Re^2: Filter script with pattern and an array
by graff (Chancellor) on Oct 04, 2005 at 00:45 UTC
    I'm guessing that this is still in "test" stages... it does not look like you have 60000 elements in your regex yet. ;)

    It's looks like your patterns are supposed to match whole fields -- for example, "01005;11200" should match a line like this:

    012345;23456;01005;11200;000111222;111222333
    but it should not match a line like this:
    012345;23456;02006;22300;000001005;112004444
    The code you posted will match both lines, because the regex does not include ";" before and after the long conjunction of field values.

    Since you seem to be dealing with flat-table data, and your regex patterns involve matching certain combinations of third and fourth column values on each table row, you should consider treating handling things in a more table-like manner: read the target patterns into a hash, then read each row of the flat table file, pull out the 3rd and 4th fields, and see if they consistute an existing hash key.

    In any case, you do want to make sure your script will load your target patterns from a list file, rather than putting all the values in the perl code like you've done here. For example:

    use strict; use warnings; ( @ARGV == 2 and -f $ARGV[0] and -f $ARGV[1] ) or die "Usage: $0 input.table target.list\n"; my ( $infile, $targfile ) = @ARGV; my $outfile = "OK.txt"; my $errfile = "ERROR.txt"; open( IN, $infile ) or die "$infile: $!"; open( OUT, $outfile ) or die "$outfile: $!"; open( ERR, $errfile ) or die "$errfile: $!"; open( TARG, $targfile ) or die "$targfile: $!"; my %target; while (<TARG>) { chomp; # target.list has lines like "01005;11400" $target{$_} = undef; } close TARG; while (<IN>) { my @fields = split /;/; # assuming no quoted ";" within fields my $check = join ';', @fields[2,3]; # line-initial value is $field +s[0] # so 3rd and 4th are @fields[ +2,3] if ( exists( $target{$check} )) { print OUT; } else { print ERR; } } close OUT; close ERR;

    As for this comment of yours:

    i use no struct strict ... etc because others need to change the script easyly and they have totaly no clue of perl
    If others, with less knowledge of perl than you have, are going to be altering this script, then that's the most important reason to include  use strict; use warnings; -- that way, when they screw something up, there's a much better chance that the problem will be caught (and explained) before things get worse.
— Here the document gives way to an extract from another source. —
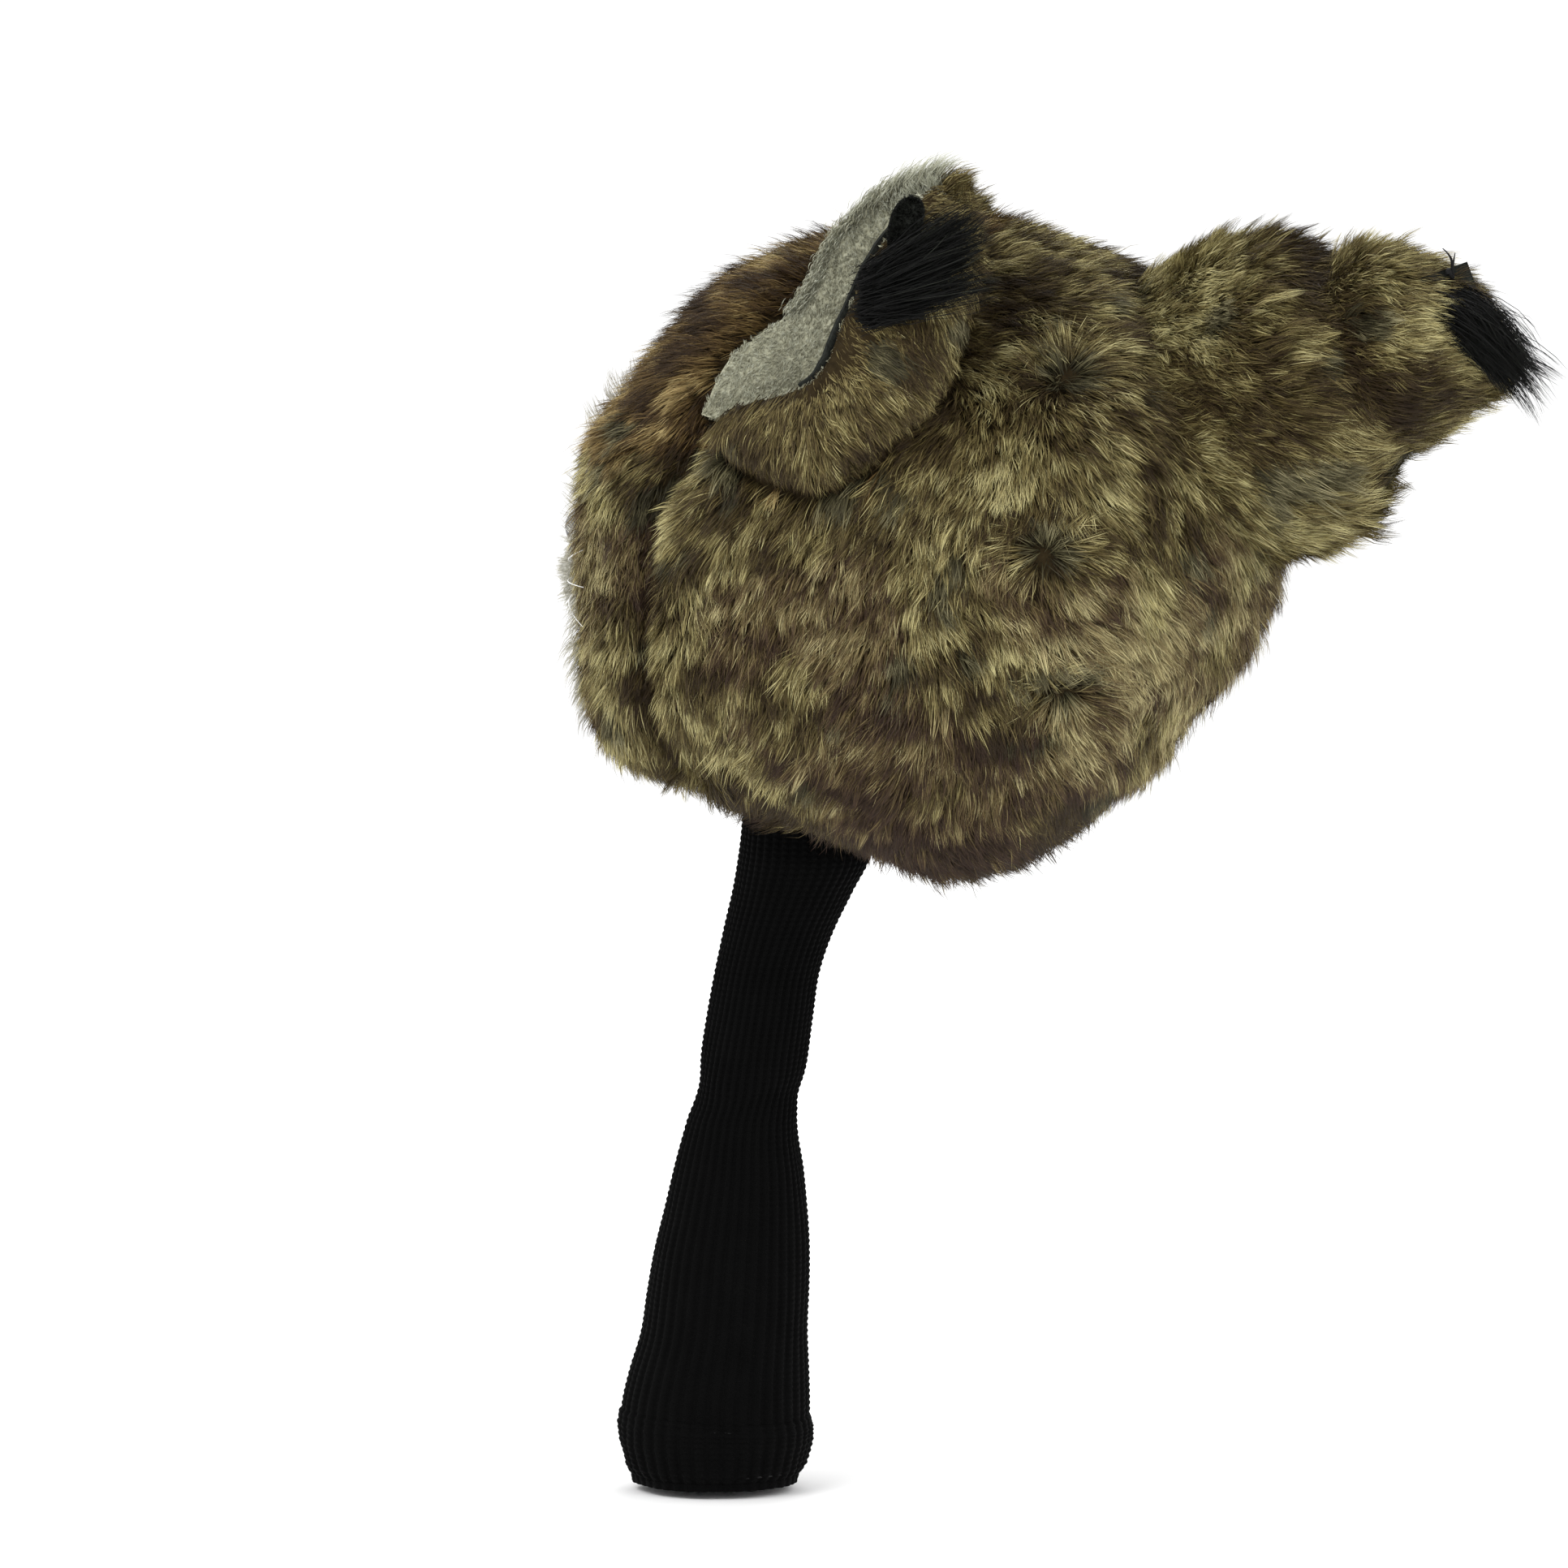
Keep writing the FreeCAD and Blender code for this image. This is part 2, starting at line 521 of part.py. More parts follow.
# thread knot standing on the patch's upper edge
f = doc.addObject("Part::Feature", "tail_thread_knot")
kn = tip_face + tail_up * (8.0 + ps - 2.0) + TAIL_DIR * (dim("patch_thick") + dim("knot_r") * 0.9)
ball = Part.makeSphere(dim("knot_r"), kn)
end_a = Part.makeCylinder(0.6, dim("knot_len"), kn, V(0.15, 0.1, 1))
slab = Part.makeBox(40, 40, dim("knot_r") * 0.9, V(-20, -20, 0))
slab.Placement = App.Placement(tip_face + TAIL_DIR * (dim("patch_thick") - dim("knot_r") * 0.9), TAIL_ROT)
f.Shape = ball.fuse(end_a).cut(slab)
f.Placement = App.Placement()
keep(f, "tail_thread_knot")
# long black hair falling over the end of the tail
b = doc.addObject("PartDesign::Body", "tail_tip_fur_whole")
sk = sketch_on(b, "tip_fur_profile", "XZ_Plane")
tb, tt, tl = dim("tailtuft_base"), dim("tailtuft_tip"), dim("tailtuft_len")
loop(sk, [(0, 0), (tb, 0), (0.75 * tb, 0.55 * tl), (tt, tl), (0, tl)],
     {(1, "x"): "Dims.tailtuft_base", (2, "x"): "0.75 * Dims.tailtuft_base", (2, "y"): "0.55 * Dims.tailtuft_len",
      (3, "x"): "Dims.tailtuft_tip", (3, "y"): "Dims.tailtuft_len", (4, "y"): "Dims.tailtuft_len"})
revolve(b, sk, "tip_fur_turn")
tuft_dir = V(0, 0.77, -0.64)
b.Placement = App.Placement(tip_face - tail_up * 6.5 - tuft_dir * 4.0, App.Rotation(V(0, 0, 1), tuft_dir))
# its root lies flat on the closed end of the tail, below the patch
blk = box("tail_end_block", -40, 40, -60, 60, -60, 0)
blk.Placement = App.Placement(tip_face, TAIL_ROT).multiply(App.Placement(V(-40, -60, -60), App.Rotation()))
slab2 = box("patch_block", -30, 30, 0, 40, -10, 60)
slab2.Placement = App.Placement(tip_face + tail_up * (8.0 - ps - 0.6), rot_from_axes(V(1, 0, 0), tail_up, V(1, 0, 0).cross(tail_up))).multiply(
    App.Placement(V(-30, 0, -30), App.Rotation()))
tf = cut("tip_fur_flush", b, blk)
tf2 = cut("tip_fur_clear", tf, slab2)
keep(tf2, "tail_tip_fur")

# ---------------------------------------------------------------- sock
UPPER = [(9.0, 0.0, 15.5), (-4.0, -0.6, 15.5), (-13.0, -3.7, 14.7), (-23.0, -7.4, 14.0), (-33.0, -10.3, 13.7),
         (-50.0, -13.6, 13.9), (-66.0, -16.2, 14.3)]
LOWER = [(-72.0, -16.8, 14.4), (-83.0, -17.4, 16.0), (-93.0, -18.2, 17.6), (-103.0, -19.2, 18.9),
         (-113.0, -20.0, 19.9), (-123.0, -20.9, 20.7), (-133.0, -22.4, 21.8), (-141.0, -23.2, 22.6)]


def knit_tube(label, stations, neck=None):
    body = doc.addObject("PartDesign::Body", label)
    outer, inner = [], []
    for k, (z, y, r) in enumerate(stations):
        so = sketch_on(body, "%s_out_%d" % (label, k), "XY_Plane", z)
        circle(so, 0, y, r)
        outer.append(so)
    lo = body.newObject("PartDesign::AdditiveLoft", label + "_loft")
    lo.Profile = outer[0]
    lo.Sections = outer[1:]
    lo.Ruled = False
    doc.recompute()
    v0 = body.Shape.Volume
    if neck:
        # narrow collar that reaches up inside the upper tube
        sn = sketch_on(body, label + "_collar", "XY_Plane", neck["z0"])
        circle(sn, 0, neck["y"], neck["r"])
        pn = body.newObject("PartDesign::Pad", label + "_collar_pad")
        pn.Profile = sn
        pn.Length = neck["len"]
        doc.recompute()
        v0 = body.Shape.Volume
    for k, (z, y, r) in enumerate(stations):
        si = sketch_on(body, "%s_in_%d" % (label, k), "XY_Plane", z)
        circle(si, 0, y, r - dim("knit_wall"), "%.3f - Dims.knit_wall" % r)
        inner.append(si)
    sl = body.newObject("PartDesign::SubtractiveLoft", label + "_hollow")
    sl.Profile = inner[0]
    sl.Sections = inner[1:]
    sl.Ruled = False
    doc.recompute()
    assert body.Shape.Volume < v0 - 100, label
    return body


keep(knit_tube("sock_upper", UPPER), "sock_upper")
b = knit_tube("sock_lower", LOWER, None)
# collar of the lower tube: same knit, drawn in at the fold
zt = LOWER[0][0]
ys = LOWER[0][1]
sc = sketch_on(b, "collar_flange", "XY_Plane", zt - 2.0)
circle(sc, 0, -16.8, 13.4)
circle(sc, 0, -16.8, 8.7)
pf = b.newObject("PartDesign::Pad", "flange_pad")
pf.Profile = sc
pf.Length = 2.0
sc = sketch_on(b, "collar_ring", "XY_Plane", zt - 1.0)
circle(sc, 0, -16.5, 10.7)
circle(sc, 0, -16.5, 8.7)
pc = b.newObject("PartDesign::Pad", "collar_pad")
pc.Profile = sc
pc.Length = 8.0
doc.recompute()
b.Tip = pc
keep(b, "sock_lower")

# hem: the knit turned back on itself, with a true round mouth
b = doc.addObject("PartDesign::Body", "cuff_hem")
sk = sketch_on(b, "hem_profile", "XZ_Plane")
ho, hi_, ht = dim("hem_outer"), dim("hem_inner"), dim("hem_tall")
bt, bh = dim("band_thick"), dim("band_tall")
mid = (ho + hi_) / 2
loop(sk, [(hi_, 0), (ho - 1.0, 0), (ho, 1.6), (ho, ht - 1.6), (ho - 1.0, ht), (hi_, ht)],
     {(0, "x"): "Dims.hem_inner", (1, "x"): "Dims.hem_outer - 1", (2, "x"): "Dims.hem_outer",
      (3, "x"): "Dims.hem_outer", (3, "y"): "Dims.hem_tall - 1.6", (4, "x"): "Dims.hem_outer - 1",
      (4, "y"): "Dims.hem_tall", (5, "x"): "Dims.hem_inner", (5, "y"): "Dims.hem_tall"})
revolve(b, sk, "hem_turn")
doc.recompute()
v0 = b.Shape.Volume
sk = sketch_on(b, "band_slot_profile", "XZ_Plane")
loop(sk, [(mid - bt / 2, 5.0), (mid + bt / 2, 5.0), (mid + bt / 2, 5.0 + bh), (mid - bt / 2, 5.0 + bh)])
gr = b.newObject("PartDesign::Groove", "band_slot")
gr.Profile = sk
gr.ReferenceAxis = (sk, ["V_Axis"])
gr.Angle = 360.0
doc.recompute()
assert b.Shape.Volume < v0 - 50
b.Placement = App.Placement(V(0, dim("hem_y"), dim("hem_top") - ht), App.Rotation())
keep(b, "cuff_hem")
b = doc.addObject("PartDesign::Body", "hem_elastic")
sk = sketch_on(b, "band_profile", "XZ_Plane")
loop(sk, [(mid - bt / 2, 5.0), (mid + bt / 2, 5.0), (mid + bt / 2, 5.0 + bh), (mid - bt / 2, 5.0 + bh)])
revolve(b, sk, "band_turn")
b.Placement = App.Placement(V(0, dim("hem_y"), dim("hem_top") - ht), App.Rotation())
keep(b, "hem_elastic")
# hem stitching: a ring of short thread stitches round the hem
f = doc.addObject("Part::Feature", "hem_stitching")
solids = []
n_st = 24
for k in range(n_st):
    a = 2 * math.pi * k / n_st
    rr = ho + dim("thread_r") + 0.02
    c = V(rr * math.cos(a), rr * math.sin(a), ht - 3.4)
    tdir = V(-math.sin(a), math.cos(a), 0)
    ln = 3.2
    solids.append(Part.makeCylinder(dim("thread_r"), ln, c - tdir * (ln / 2) + V(math.cos(a), math.sin(a), 0) * 0.0, tdir))
f.Shape = Part.makeCompound(solids)
f.Placement = App.Placement(V(0, dim("hem_y"), dim("hem_top") - ht), App.Rotation())
keep(f, "hem_stitching")

doc.recompute()

# ---------------------------------------------------------------- checks and files
bad = []
for obj in doc.Objects:
    st = [str(x) for x in (obj.State or [])]
    if any(x in ("Invalid", "Error") for x in st):
        bad.append("%s %s" % (obj.Name, st))
for obj in PARTS:
    shp = obj.Shape
    if shp.isNull() or not shp.isValid() or not shp.Solids:
        bad.append("%s has no valid solid" % obj.Label)
if bad:
    raise RuntimeError("; ".join(bad))

os.makedirs("parts", exist_ok=True)
for obj in PARTS:
    obj.Shape.exportStep(os.path.join("parts", obj.Label + ".step"))
    bb = obj.Shape.BoundBox
    print("%-22s solids %2d vol %9.1f  x %.1f..%.1f y %.1f..%.1f z %.1f..%.1f" % (
        obj.Label, len(obj.Shape.Solids), obj.Shape.Volume, bb.XMin, bb.XMax, bb.YMin, bb.YMax, bb.ZMin, bb.ZMax))
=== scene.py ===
import math

import bpy
import numpy as np
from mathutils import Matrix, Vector


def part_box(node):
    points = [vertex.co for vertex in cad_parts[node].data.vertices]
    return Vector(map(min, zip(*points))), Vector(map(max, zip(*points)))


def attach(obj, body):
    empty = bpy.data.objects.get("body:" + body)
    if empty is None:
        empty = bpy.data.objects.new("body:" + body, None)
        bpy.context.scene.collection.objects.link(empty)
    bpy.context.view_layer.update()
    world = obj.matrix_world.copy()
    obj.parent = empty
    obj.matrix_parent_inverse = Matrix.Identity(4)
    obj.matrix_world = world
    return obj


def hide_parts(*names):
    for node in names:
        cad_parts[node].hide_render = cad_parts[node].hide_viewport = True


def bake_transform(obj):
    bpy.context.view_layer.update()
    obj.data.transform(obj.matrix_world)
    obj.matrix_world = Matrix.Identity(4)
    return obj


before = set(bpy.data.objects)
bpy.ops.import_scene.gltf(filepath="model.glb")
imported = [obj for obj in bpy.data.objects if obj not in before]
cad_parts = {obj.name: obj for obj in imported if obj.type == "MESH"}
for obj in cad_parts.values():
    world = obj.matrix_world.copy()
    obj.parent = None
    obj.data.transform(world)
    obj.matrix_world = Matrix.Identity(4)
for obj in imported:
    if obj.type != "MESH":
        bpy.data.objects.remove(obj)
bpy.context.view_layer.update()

DENS = 1.0
PI = math.pi


# ------------------------------------------------------------------ helpers
def srgb(r, g, b):
    out = []
    for c in (r, g, b):
        c = c / 255.0
        out.append(c / 12.92 if c <= 0.04045 else ((c + 0.055) / 1.055) ** 2.4)
    return (out[0], out[1], out[2], 1.0)


def unit(a):
    return a / np.maximum(np.linalg.norm(a, axis=-1, keepdims=True), 1e-9)


def sstep(a, b, x):
    t = np.clip((x - a) / (b - a), 0, 1)
    return t * t * (3 - 2 * t)


def vnoise(P, seed=0):
    P = np.asarray(P, float)
    i = np.floor(P).astype(np.int64)
    f = P - i
    f = f * f * (3 - 2 * f)

    def h(dx, dy, dz):
        n = (i[..., 0] + dx) * 374761393 + (i[..., 1] + dy) * 668265263
        n = (n + (i[..., 2] + dz) * 2147483629 + seed * 1013904223) & 0xFFFFFFFF
        n = ((n ^ (n >> 13)) * 1274126177) & 0xFFFFFFFF
        n = ((n ^ (n >> 15)) * 2246822519) & 0xFFFFFFFF
        n = (n ^ (n >> 16)) & 0xFFFF
        return n / 32767.5 - 1.0

    fx, fy, fz = f[..., 0], f[..., 1], f[..., 2]
    a = h(0, 0, 0) * (1 - fx) + h(1, 0, 0) * fx
    b = h(0, 1, 0) * (1 - fx) + h(1, 1, 0) * fx
    c = h(0, 0, 1) * (1 - fx) + h(1, 0, 1) * fx
    d = h(0, 1, 1) * (1 - fx) + h(1, 1, 1) * fx
    return (a * (1 - fy) + b * fy) * (1 - fz) + (c * (1 - fy) + d * fy) * fz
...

    (If these other people are just making adjustments to the list of target patterns, that is another very good reason for keeping that list in a separate file, so it can be updated without having to touch the perl script.)

    One last point: if your target patterns are not always being sought in the same columns of the table -- e.g. sometimes your target string is expected to match columns 3 and 4, and other times it is expected to match columns 5 and 6 -- then you might need to revert back to the regex approach. In that case, you should assign the conjunction of strings to a scalar, and form the regex like this:

    my @targ_strings = <TARG>; chomp @targ_strings; my $targ_regex = join "|", @targs; while (<IN>) { if ( /;(?:$targ_regex);/ ) { print OUT; } else { print ERR; } }
      hi thx for this suggestion but there are only txt lines and some of them contain the paaterns i use ;D no others ;D and its running fine ;D in the above code i dont include all 60000 becouse of the readable ;D so far the script filters over 200 files and get out lots of wrong files so i can speed up the process near 80 % faster and this is greate ;D
Re^2: Filter script with pattern and an array
by blazar (Canon) on Oct 04, 2005 at 07:23 UTC
    and yes i use no struct ,D etc because others need to change the script easyly and they have totaly no clue of perl
    (my $strict='struct') =~ s/u/i/; and yes, this is one more reason to use it, not just the opposite!